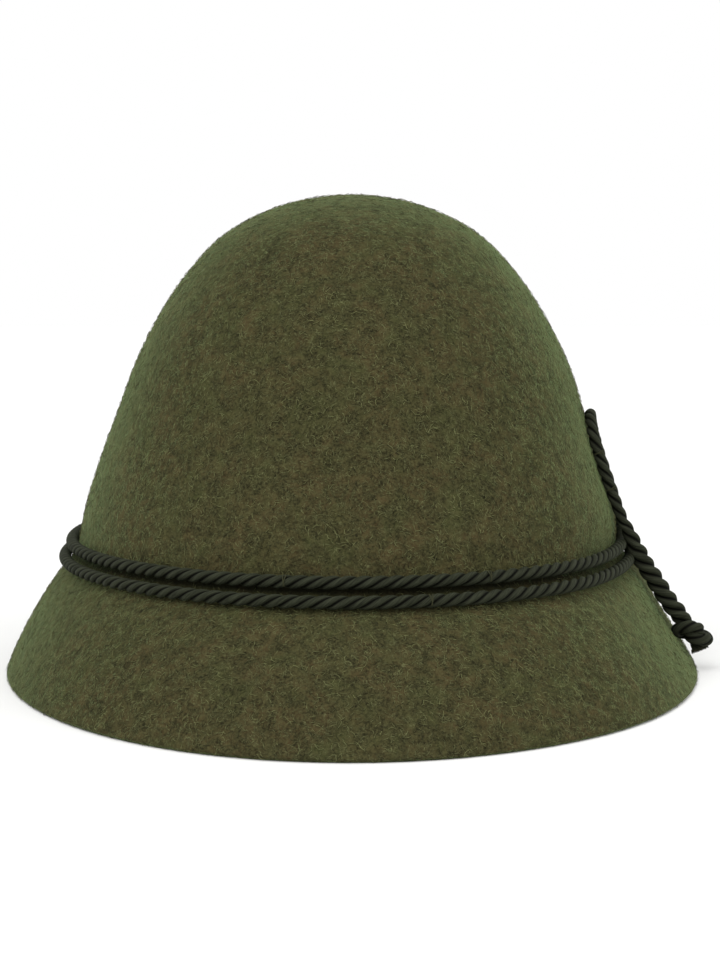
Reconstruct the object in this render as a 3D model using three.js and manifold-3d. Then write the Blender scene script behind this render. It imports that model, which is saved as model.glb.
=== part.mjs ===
// Tyrolean hat of wool felt with a doubled twisted cord, in millimetres.
// The front faces -Y, up is +Z, and the wearer's left is +X.
// The origin lies on the resting plane, under the middle of the brim.
import * as THREE from 'three';
import { LoftGeometry } from 'three/addons/geometries/LoftGeometry.js';
import { mergeVertices } from 'three/addons/utils/BufferGeometryUtils.js';
import Module from 'manifold-3d';

// Felt body, measured on the outside of the felt
const hatHeight = 142;
const bandHeight = 35.5;
const crownHalfWidth = 84;
const crownHalfLength = 101;
const brimHalfWidth = 105;
const brimHalfLength = 139;
const feltWall = 2.5;

// Cord
const cordDiameter = 3.8;
const tailDiameter = 4.2;
const bandCordRise = 4.5;
const clearance = 0.3;

// Standing loop and hanging tail, on the wearer's left. The loop's middle is
// measured from front to back.
const loopWidth = 30;
const loopHeight = 31.3;
const loopMiddle = -11;
const footRise = 1.65;
const tailDrop = 30;

// Knot at the tail's end, with the cut end below it
const knotWidth = 11.5;
const knotThickness = 8.6;
const knotLength = 10.4;

// Fineness of the faceted surfaces and of the searches along the profile
const columns = 60;
const brimRows = 4;
const footRows = 8;
const crownRows = 16;
const tipCapShare = 0.75;
const cordSides = 8;
const knotColumns = 16;
const loopSteps = 30;
const tailSteps = 14;
const halvings = 40;
const profileStep = 1e-3;
const fullTurn = 360;

const crownHeight = hatHeight - bandHeight;
const cordRadius = cordDiameter / 2;
const footReach = 2 * cordDiameter;
const onFelt = cordRadius + clearance;
const onCord = cordDiameter + clearance;

// Crown: up is a share of the crown's height, side and front are shares of
// its half width and half length at the foot.
const crownProfile = [
  { up: 0.00, side: 1.000, front: 1.000 },
  { up: 0.12, side: 0.966, front: 0.957 },
  { up: 0.25, side: 0.914, front: 0.895 },
  { up: 0.40, side: 0.843, front: 0.815 },
  { up: 0.55, side: 0.770, front: 0.735 },
  { up: 0.70, side: 0.666, front: 0.628 },
  { up: 0.80, side: 0.573, front: 0.535 },
  { up: 0.88, side: 0.473, front: 0.439 },
  { up: 0.94, side: 0.345, front: 0.318 },
  { up: 0.98, side: 0.205, front: 0.188 },
  { up: 1.00, side: 0.000, front: 0.000 },
];

// Brim: down is a share of the height of the crown's foot above the resting
// plane, out is a share of the brim's flare beyond the foot.
const brimProfile = [
  { down: 1.00, out: 1.00 },
  { down: 0.75, out: 0.81 },
  { down: 0.50, out: 0.58 },
  { down: 0.25, out: 0.31 },
];

// Dents: angle and spread in degrees round the hat, height and the two fades
// in shares of the foot's height, depth in shares of the felt's wall.
const dents = [
  { angle: -14, spread: 36, height: 0.78, fadeBelow: 0.98, fadeAbove: 0.70, depth: 1.45 },
  { angle: -8, spread: 34, height: 1.75, fadeBelow: 1.00, fadeAbove: 0.75, depth: 0.65 },
];

const wasm = await Module();
wasm.setup();

// A closed mesh as a solid that can be joined and cut.
function solidOf(geometry) {
  const bare = geometry.index ? geometry.toNonIndexed() : geometry.clone();
  bare.deleteAttribute('normal');
  bare.deleteAttribute('uv');
  const merged = mergeVertices(bare, 1e-3);
  return new wasm.Manifold(new wasm.Mesh({
    numProp: 3,
    vertProperties: merged.attributes.position.array,
    triVerts: new Uint32Array(merged.index.array),
  }));
}

function geometryOf(solid) {
  const mesh = solid.getMesh();
  const geometry = new THREE.BufferGeometry();
  geometry.setAttribute('position', new THREE.BufferAttribute(mesh.vertProperties, 3));
  geometry.setIndex(new THREE.BufferAttribute(mesh.triVerts, 1));
  geometry.computeVertexNormals();
  return geometry;
}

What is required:
Repeat every line of the material exactly as given.

Response:
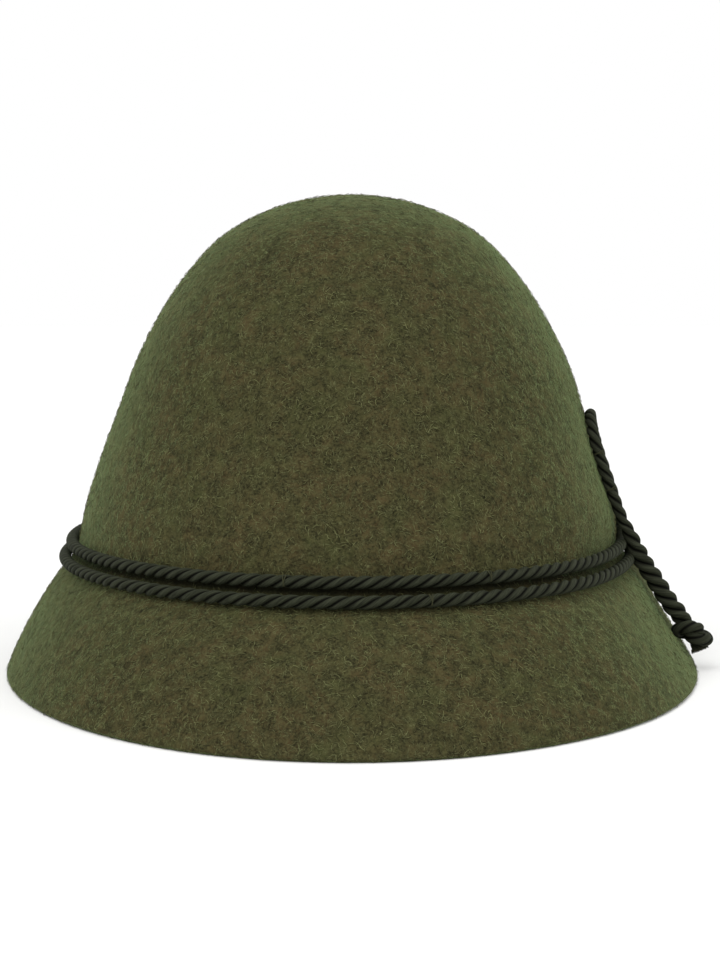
Reconstruct the object in this render as a 3D model using three.js and manifold-3d. Then write the Blender scene script behind this render. It imports that model, which is saved as model.glb.
=== part.mjs ===
// Tyrolean hat of wool felt with a doubled twisted cord, in millimetres.
// The front faces -Y, up is +Z, and the wearer's left is +X.
// The origin lies on the resting plane, under the middle of the brim.
import * as THREE from 'three';
import { LoftGeometry } from 'three/addons/geometries/LoftGeometry.js';
import { mergeVertices } from 'three/addons/utils/BufferGeometryUtils.js';
import Module from 'manifold-3d';

// Felt body, measured on the outside of the felt
const hatHeight = 142;
const bandHeight = 35.5;
const crownHalfWidth = 84;
const crownHalfLength = 101;
const brimHalfWidth = 105;
const brimHalfLength = 139;
const feltWall = 2.5;

// Cord
const cordDiameter = 3.8;
const tailDiameter = 4.2;
const bandCordRise = 4.5;
const clearance = 0.3;

// Standing loop and hanging tail, on the wearer's left. The loop's middle is
// measured from front to back.
const loopWidth = 30;
const loopHeight = 31.3;
const loopMiddle = -11;
const footRise = 1.65;
const tailDrop = 30;

// Knot at the tail's end, with the cut end below it
const knotWidth = 11.5;
const knotThickness = 8.6;
const knotLength = 10.4;

// Fineness of the faceted surfaces and of the searches along the profile
const columns = 60;
const brimRows = 4;
const footRows = 8;
const crownRows = 16;
const tipCapShare = 0.75;
const cordSides = 8;
const knotColumns = 16;
const loopSteps = 30;
const tailSteps = 14;
const halvings = 40;
const profileStep = 1e-3;
const fullTurn = 360;

const crownHeight = hatHeight - bandHeight;
const cordRadius = cordDiameter / 2;
const footReach = 2 * cordDiameter;
const onFelt = cordRadius + clearance;
const onCord = cordDiameter + clearance;

// Crown: up is a share of the crown's height, side and front are shares of
// its half width and half length at the foot.
const crownProfile = [
  { up: 0.00, side: 1.000, front: 1.000 },
  { up: 0.12, side: 0.966, front: 0.957 },
  { up: 0.25, side: 0.914, front: 0.895 },
  { up: 0.40, side: 0.843, front: 0.815 },
  { up: 0.55, side: 0.770, front: 0.735 },
  { up: 0.70, side: 0.666, front: 0.628 },
  { up: 0.80, side: 0.573, front: 0.535 },
  { up: 0.88, side: 0.473, front: 0.439 },
  { up: 0.94, side: 0.345, front: 0.318 },
  { up: 0.98, side: 0.205, front: 0.188 },
  { up: 1.00, side: 0.000, front: 0.000 },
];

// Brim: down is a share of the height of the crown's foot above the resting
// plane, out is a share of the brim's flare beyond the foot.
const brimProfile = [
  { down: 1.00, out: 1.00 },
  { down: 0.75, out: 0.81 },
  { down: 0.50, out: 0.58 },
  { down: 0.25, out: 0.31 },
];

// Dents: angle and spread in degrees round the hat, height and the two fades
// in shares of the foot's height, depth in shares of the felt's wall.
const dents = [
  { angle: -14, spread: 36, height: 0.78, fadeBelow: 0.98, fadeAbove: 0.70, depth: 1.45 },
  { angle: -8, spread: 34, height: 1.75, fadeBelow: 1.00, fadeAbove: 0.75, depth: 0.65 },
];

const wasm = await Module();
wasm.setup();

// A closed mesh as a solid that can be joined and cut.
function solidOf(geometry) {
  const bare = geometry.index ? geometry.toNonIndexed() : geometry.clone();
  bare.deleteAttribute('normal');
  bare.deleteAttribute('uv');
  const merged = mergeVertices(bare, 1e-3);
  return new wasm.Manifold(new wasm.Mesh({
    numProp: 3,
    vertProperties: merged.attributes.position.array,
    triVerts: new Uint32Array(merged.index.array),
  }));
}

function geometryOf(solid) {
  const mesh = solid.getMesh();
  const geometry = new THREE.BufferGeometry();
  geometry.setAttribute('position', new THREE.BufferAttribute(mesh.vertProperties, 3));
  geometry.setIndex(new THREE.BufferAttribute(mesh.triVerts, 1));
  geometry.computeVertexNormals();
  return geometry;
}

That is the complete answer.